Goal: Extract, from the records beneath this instruction, each line that contains the word "code".
-- Dataset rows start --
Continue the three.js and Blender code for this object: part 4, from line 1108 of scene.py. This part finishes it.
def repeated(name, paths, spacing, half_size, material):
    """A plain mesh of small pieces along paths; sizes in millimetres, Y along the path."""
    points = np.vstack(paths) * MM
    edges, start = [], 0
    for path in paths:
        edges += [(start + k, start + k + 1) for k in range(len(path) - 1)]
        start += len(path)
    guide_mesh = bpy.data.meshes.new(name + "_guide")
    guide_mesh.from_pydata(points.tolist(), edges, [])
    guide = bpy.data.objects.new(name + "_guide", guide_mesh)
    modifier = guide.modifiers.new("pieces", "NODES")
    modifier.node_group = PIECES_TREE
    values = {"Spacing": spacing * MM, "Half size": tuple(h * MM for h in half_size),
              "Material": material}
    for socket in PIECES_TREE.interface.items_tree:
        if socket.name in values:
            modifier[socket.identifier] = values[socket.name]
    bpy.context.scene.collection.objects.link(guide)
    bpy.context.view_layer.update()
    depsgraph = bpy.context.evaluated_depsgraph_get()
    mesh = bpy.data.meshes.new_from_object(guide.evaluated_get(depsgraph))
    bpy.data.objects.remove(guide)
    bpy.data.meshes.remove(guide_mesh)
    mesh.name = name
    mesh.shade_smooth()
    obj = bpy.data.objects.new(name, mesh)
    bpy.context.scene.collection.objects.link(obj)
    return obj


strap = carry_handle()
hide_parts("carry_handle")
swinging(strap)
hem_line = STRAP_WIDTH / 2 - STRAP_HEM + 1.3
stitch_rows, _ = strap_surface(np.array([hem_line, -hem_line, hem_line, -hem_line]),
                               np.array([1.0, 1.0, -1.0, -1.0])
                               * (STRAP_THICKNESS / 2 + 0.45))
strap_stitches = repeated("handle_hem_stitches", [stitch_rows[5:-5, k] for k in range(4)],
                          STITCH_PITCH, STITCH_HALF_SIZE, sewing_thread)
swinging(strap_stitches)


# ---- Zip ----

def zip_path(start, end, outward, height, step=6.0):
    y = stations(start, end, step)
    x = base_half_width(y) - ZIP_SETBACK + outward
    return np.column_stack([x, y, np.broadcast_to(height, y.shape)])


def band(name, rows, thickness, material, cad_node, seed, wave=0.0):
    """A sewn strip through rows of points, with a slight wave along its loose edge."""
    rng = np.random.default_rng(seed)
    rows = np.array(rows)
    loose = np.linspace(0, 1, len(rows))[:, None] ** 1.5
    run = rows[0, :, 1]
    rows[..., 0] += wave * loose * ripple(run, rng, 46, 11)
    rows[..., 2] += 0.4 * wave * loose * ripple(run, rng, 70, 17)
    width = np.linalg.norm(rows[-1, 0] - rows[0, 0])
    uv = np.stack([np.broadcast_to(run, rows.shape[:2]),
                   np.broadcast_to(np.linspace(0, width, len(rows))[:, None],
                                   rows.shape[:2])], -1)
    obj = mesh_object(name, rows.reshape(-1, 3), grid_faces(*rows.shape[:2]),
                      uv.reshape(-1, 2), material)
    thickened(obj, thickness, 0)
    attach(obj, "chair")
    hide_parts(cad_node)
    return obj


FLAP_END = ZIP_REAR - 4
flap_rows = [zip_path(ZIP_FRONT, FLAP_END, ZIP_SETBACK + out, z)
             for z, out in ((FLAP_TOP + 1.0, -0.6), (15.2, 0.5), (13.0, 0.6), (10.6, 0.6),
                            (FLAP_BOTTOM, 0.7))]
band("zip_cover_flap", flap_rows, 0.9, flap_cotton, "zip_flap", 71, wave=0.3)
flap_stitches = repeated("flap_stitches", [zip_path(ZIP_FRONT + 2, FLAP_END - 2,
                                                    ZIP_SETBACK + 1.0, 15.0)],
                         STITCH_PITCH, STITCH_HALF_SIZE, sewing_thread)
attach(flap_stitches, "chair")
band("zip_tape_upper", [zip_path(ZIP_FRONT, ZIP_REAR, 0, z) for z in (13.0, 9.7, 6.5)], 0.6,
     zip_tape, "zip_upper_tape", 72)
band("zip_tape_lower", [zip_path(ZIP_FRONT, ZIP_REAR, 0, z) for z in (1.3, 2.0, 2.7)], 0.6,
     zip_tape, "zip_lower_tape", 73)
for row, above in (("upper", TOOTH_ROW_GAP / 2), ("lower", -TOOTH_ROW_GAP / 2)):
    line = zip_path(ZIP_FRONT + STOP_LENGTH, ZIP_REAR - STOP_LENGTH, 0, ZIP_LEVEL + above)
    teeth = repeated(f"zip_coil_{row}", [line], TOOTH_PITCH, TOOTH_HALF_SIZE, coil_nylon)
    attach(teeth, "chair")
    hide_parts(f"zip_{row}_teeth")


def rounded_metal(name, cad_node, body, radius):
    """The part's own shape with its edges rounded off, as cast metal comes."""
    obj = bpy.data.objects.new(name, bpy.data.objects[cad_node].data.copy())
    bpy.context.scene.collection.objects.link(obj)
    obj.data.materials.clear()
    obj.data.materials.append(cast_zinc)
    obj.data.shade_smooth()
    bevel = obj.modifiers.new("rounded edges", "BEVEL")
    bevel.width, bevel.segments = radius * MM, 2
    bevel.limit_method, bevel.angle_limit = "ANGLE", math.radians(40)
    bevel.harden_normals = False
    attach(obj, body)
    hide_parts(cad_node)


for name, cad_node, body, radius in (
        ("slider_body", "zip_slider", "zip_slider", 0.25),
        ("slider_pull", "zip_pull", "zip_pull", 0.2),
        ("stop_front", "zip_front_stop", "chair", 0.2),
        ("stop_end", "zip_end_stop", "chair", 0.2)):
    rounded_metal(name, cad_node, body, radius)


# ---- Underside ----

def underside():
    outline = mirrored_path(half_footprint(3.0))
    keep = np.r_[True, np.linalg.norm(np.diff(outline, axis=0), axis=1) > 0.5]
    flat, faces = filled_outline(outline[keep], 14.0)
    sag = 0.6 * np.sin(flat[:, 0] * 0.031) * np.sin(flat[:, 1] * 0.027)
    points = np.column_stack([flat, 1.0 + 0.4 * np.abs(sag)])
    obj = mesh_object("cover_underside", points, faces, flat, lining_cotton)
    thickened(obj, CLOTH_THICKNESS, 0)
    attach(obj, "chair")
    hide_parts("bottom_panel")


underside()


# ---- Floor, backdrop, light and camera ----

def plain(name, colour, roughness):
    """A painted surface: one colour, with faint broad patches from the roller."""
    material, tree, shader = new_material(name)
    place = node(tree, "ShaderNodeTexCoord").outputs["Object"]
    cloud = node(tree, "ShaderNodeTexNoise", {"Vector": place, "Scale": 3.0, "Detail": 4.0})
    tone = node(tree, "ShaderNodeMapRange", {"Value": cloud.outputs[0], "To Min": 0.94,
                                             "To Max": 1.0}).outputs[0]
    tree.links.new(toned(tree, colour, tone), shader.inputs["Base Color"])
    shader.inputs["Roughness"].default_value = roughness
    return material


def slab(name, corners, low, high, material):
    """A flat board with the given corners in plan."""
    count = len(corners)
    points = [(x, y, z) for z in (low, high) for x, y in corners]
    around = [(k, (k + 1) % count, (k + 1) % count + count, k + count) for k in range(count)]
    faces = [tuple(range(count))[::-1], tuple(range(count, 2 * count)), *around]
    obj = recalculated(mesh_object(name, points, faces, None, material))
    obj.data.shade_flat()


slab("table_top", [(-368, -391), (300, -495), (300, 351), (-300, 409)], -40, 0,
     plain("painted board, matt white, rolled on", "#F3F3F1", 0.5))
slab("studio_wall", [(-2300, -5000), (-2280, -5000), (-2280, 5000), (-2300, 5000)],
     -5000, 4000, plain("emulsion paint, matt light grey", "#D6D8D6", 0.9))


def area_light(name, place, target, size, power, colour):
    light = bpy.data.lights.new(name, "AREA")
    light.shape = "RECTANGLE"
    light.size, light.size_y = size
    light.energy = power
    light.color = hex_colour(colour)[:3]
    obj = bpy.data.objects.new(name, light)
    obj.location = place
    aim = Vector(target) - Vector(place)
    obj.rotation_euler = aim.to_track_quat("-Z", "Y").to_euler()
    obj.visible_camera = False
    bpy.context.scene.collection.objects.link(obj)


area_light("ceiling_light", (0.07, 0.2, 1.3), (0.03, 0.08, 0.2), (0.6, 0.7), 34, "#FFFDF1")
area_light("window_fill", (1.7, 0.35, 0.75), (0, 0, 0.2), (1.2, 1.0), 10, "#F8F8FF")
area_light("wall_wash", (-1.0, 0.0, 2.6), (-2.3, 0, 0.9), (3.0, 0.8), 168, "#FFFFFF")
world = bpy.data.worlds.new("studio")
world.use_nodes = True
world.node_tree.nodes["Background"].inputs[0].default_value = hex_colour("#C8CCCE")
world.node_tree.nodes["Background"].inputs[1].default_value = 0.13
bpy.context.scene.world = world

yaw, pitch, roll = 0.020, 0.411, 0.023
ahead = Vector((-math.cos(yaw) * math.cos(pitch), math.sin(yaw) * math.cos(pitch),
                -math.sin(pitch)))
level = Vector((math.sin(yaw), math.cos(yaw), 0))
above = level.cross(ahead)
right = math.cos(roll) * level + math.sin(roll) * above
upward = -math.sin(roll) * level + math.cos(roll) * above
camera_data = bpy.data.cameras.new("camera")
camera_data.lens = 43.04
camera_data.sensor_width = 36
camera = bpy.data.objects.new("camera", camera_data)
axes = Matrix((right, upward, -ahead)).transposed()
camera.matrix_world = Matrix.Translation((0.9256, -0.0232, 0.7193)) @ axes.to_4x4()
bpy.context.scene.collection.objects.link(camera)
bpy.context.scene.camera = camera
-- Dataset rows end --
-- Dataset rows start --
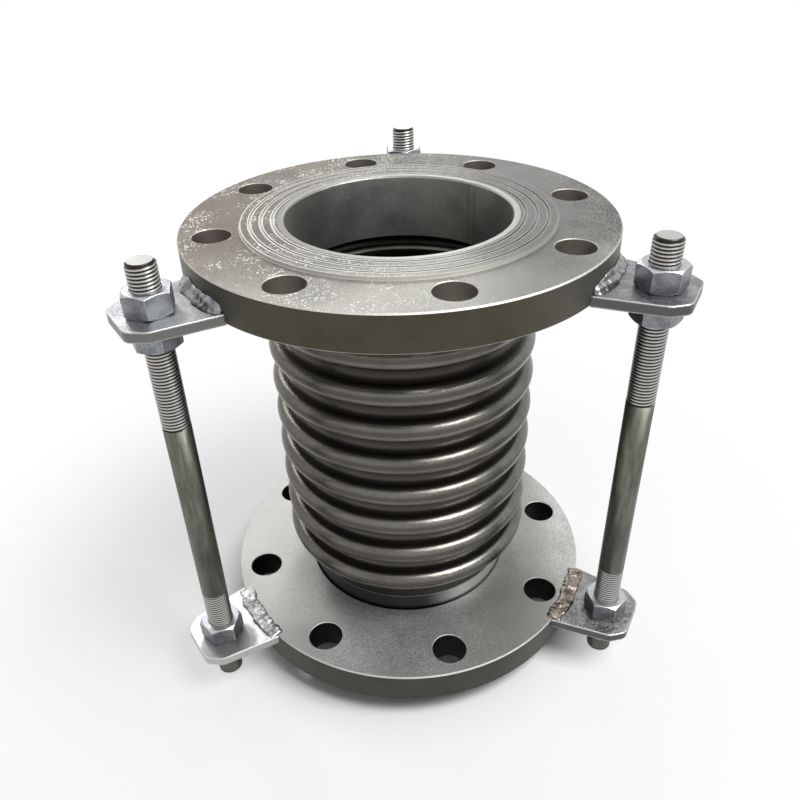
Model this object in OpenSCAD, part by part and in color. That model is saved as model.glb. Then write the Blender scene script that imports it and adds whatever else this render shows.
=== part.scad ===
-- Dataset rows end --
-- Dataset rows start --
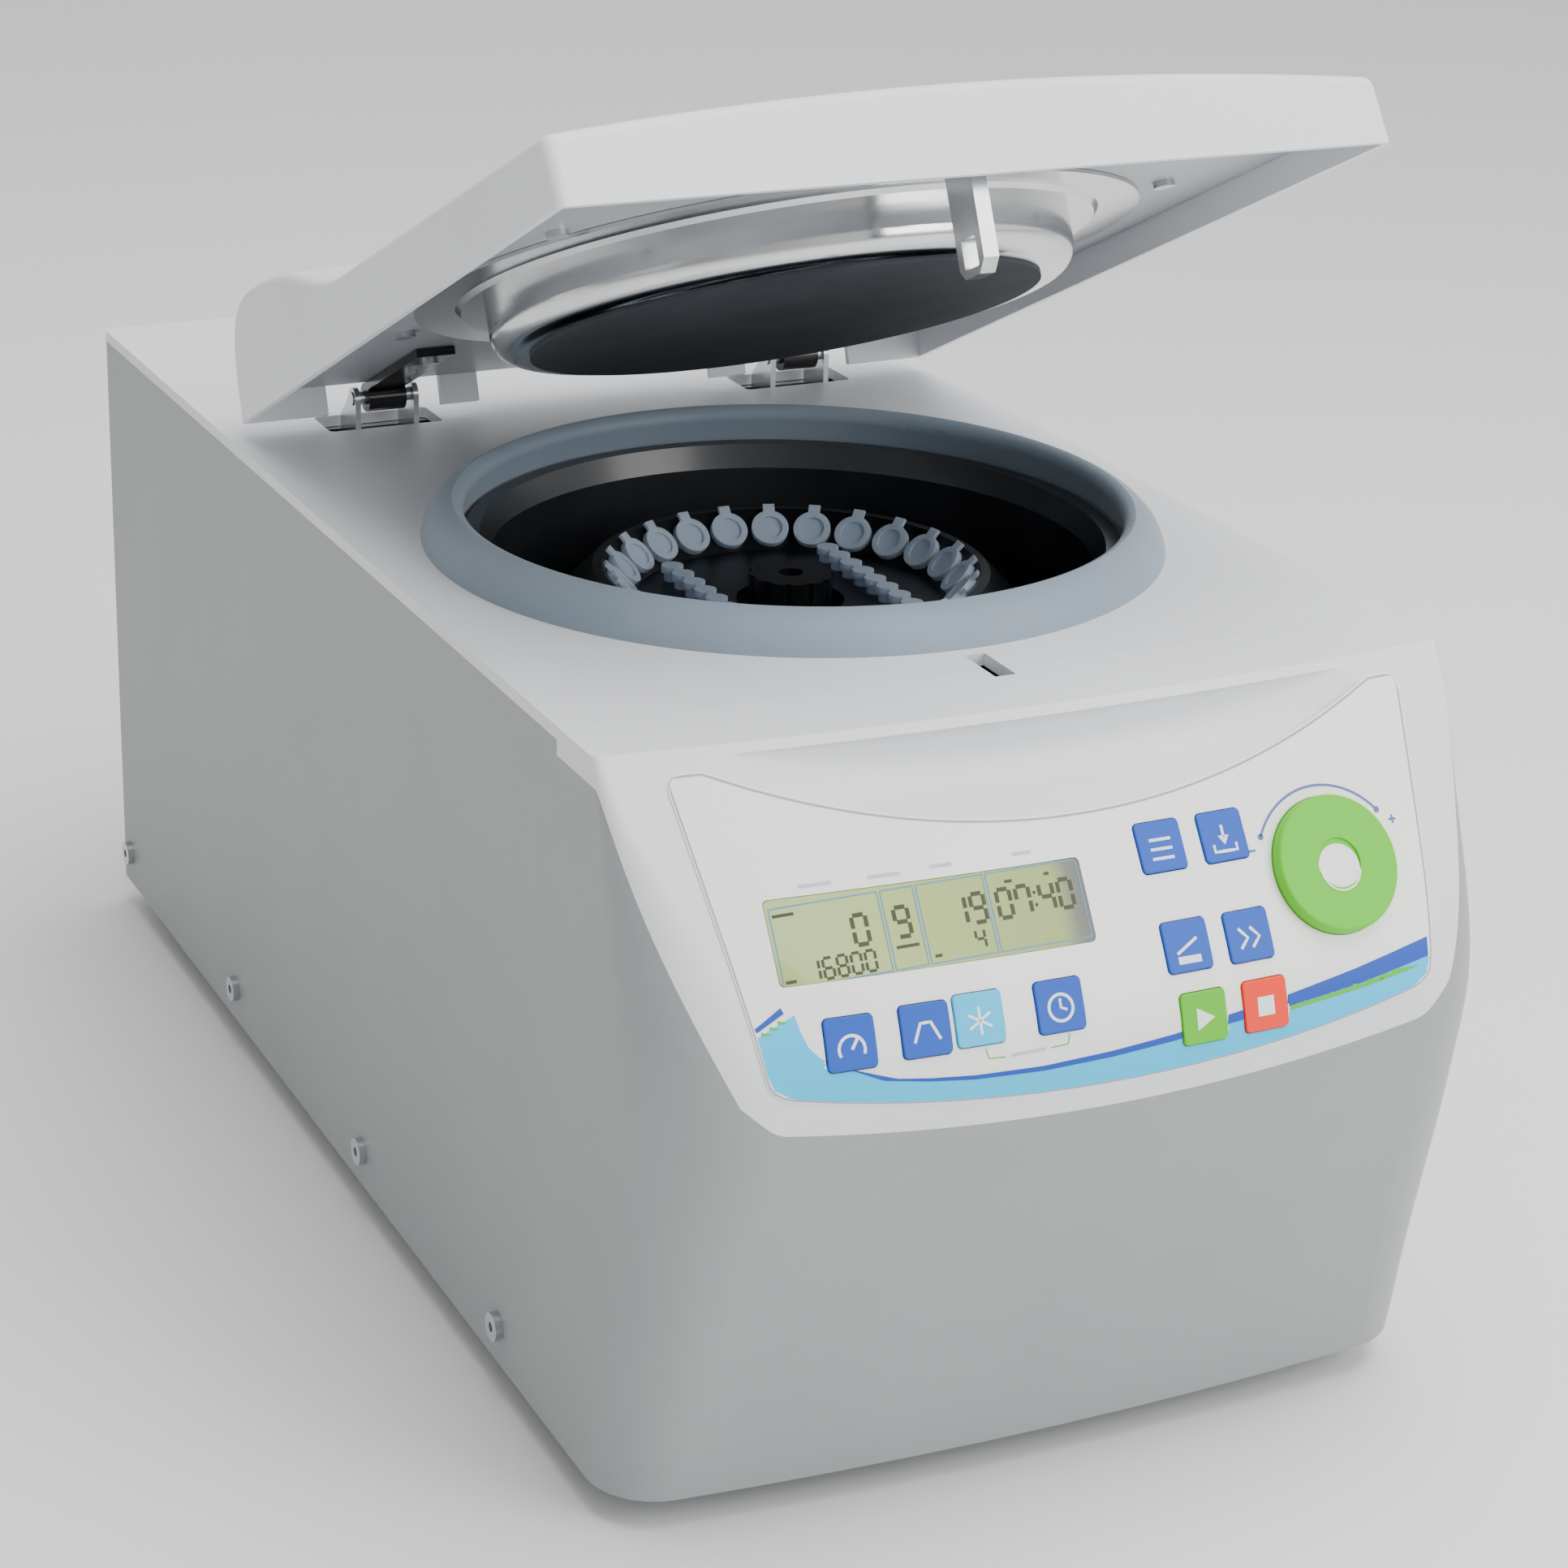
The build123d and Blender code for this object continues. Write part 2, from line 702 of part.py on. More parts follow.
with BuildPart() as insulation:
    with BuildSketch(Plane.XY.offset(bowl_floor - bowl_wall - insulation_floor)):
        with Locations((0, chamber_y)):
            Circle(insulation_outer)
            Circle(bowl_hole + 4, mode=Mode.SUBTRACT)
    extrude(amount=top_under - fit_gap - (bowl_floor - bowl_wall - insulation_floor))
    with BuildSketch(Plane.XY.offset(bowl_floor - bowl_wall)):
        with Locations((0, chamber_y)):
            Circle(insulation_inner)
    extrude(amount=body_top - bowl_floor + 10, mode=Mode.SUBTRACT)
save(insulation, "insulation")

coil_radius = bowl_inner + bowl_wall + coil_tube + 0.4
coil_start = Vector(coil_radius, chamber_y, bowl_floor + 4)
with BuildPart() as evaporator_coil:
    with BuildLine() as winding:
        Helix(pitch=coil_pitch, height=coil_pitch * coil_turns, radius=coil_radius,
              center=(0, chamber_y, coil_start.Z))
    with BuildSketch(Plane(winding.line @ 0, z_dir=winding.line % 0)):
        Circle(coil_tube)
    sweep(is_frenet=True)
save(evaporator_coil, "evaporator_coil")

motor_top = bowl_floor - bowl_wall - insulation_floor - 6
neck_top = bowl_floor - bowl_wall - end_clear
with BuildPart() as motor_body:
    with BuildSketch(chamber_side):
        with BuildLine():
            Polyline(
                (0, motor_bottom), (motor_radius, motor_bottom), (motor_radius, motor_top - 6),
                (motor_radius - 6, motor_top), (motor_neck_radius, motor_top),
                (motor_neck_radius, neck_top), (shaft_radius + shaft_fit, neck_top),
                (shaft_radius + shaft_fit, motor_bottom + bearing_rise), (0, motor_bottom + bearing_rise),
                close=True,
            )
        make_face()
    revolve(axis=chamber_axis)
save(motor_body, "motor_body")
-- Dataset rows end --
Answer to the problem:
Continue the three.js and Blender code for this object: part 4, from line 1108 of scene.py. This part finishes it.
The build123d and Blender code for this object continues. Write part 2, from line 702 of part.py on. More parts follow.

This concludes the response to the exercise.